Dearborn’s letter to Eustis announcing the armistice arrived in Washington on August 13. Madison was flabbergasted and rejected it out of hand. Not only did it emasculate his whole war strategy, but he had already turned down the idea of an armistice when Ambassador Foster and Chargé Baker had proposed it in Washington earlier. Furthermore, Madison did not want to hear that his grand scheme to drive into Canada was, to say the least, unrealistic. Eustis, reflecting the president’s exasperation, fired back to Dearborn, “you will inform Sir George Prevost [that the armistice is terminated, and then] you will proceed with the utmost vigor in your operations.”

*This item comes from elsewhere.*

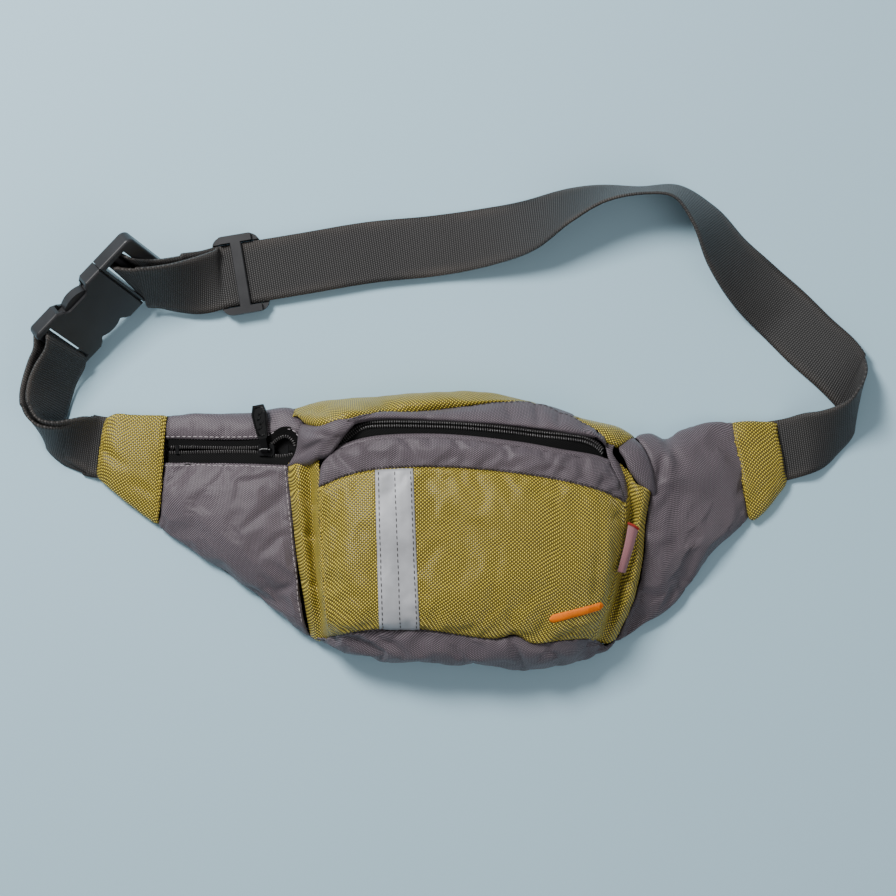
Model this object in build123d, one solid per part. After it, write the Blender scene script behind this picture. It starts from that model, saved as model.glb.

To protect himself, Dearborn had already written to his friend Madison, blaming Eustis for the mix-up. He told the president—inaccurately—that he had no orders or directions relating to Upper Canada, “which I had considered as not attached to my command, until my last arrival at this place.” He insisted that he had been “detained at Boston by direction.” He then went on to assert that, “If I had been directed to take measures for acting offensively on Niagara and Kingston, with authority such as I now posses, for calling out the militia, we might have been prepared to act on those points as early as General Hull commenced his operations at Detroit; but unfortunately no explicit orders had been received by me in relation to Upper Canada until it was too late even to make an effectual diversion in favor of General Hull.”
Despite his unwillingness to take responsibility for the inaction at Niagara and Kingston, the politically savvy Dearborn could see that the president was unwilling to accept the realities on the ground. Wanting to back o
ff from an escalating confrontation, Dearborn sent Washington a feel-good message to relieve Madison’s anxiety for the moment. “If the troops are immediately pushed on from the southward,” he wrote to Eustis, “I think we may calculate on being able to possess ourselves of Montreal and Upper Canada before the winter sets in.”

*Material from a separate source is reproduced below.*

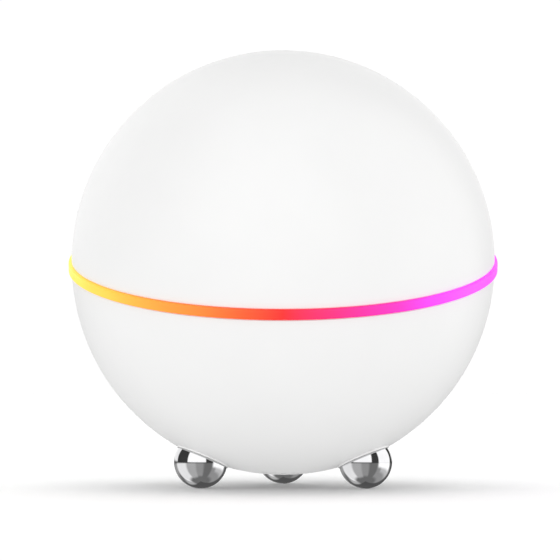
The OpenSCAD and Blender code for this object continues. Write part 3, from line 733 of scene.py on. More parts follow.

Given the state of the American army and the lack of naval supremacy on the lakes, this assessment was laughable. Nonetheless, the president and Eustis were receptive—as Dearborn knew they would be—to the notion that with the forces in hand, Hull and Dearborn, could still “secure Upper Canada” before the year was over.
The reality was far different. At Sandwich General Hull was growing more pessimistic by the hour. He thought his position had markedly deteriorated, and he was reconsidering his decision to attack Fort Malden. He feared that large numbers of western Indians were descending on his rear, and he believed that Fort Malden itself had been reinforced to the point where it was now equal in strength to his own force. Furthermore, the British had control of the Detroit River, and Captain Brush was stuck miles away at the Maumee with Governor Meig’s supply train. In view of all this, Hull decided to retreat back to Fort Detroit. He even considered going all the way to the Maumee and making a juncture with Brush, but Ohio colonel Lewis Cass, furious at Hull’s lack of aggressiveness, warned him that if he retreated to the rapids of the Maumee, all the Ohio militiamen would go home.
On the night of August 8, under cover of darkness, Hull surprised Colonel Proctor and the Provincial Marine and moved his army across the Detroit River to the safety of Fort Detroit without incident. The next day, Hull dispatched a substantial part of his effective force, six hundred men, including two hundred regulars with cavalry and artillery under Lieutenant Colonel James Miller, to escort Brush’s supply train to Detroit and reestablish the fort’s link with Ohio. Fourteen miles south of Detroit, however, at the Indian village of Maguaga, a mixed force of two hundred fifty British regulars, militiamen, and Tecumseh’s Indians attacked Miller. After a vicious fight, Miller drove them back across the river to Amherstburg, but his men were so beaten up he returned to Detroit without making contact with Captain Brush, who by now had reached as far north as the River Raison, forty miles south of Detroit.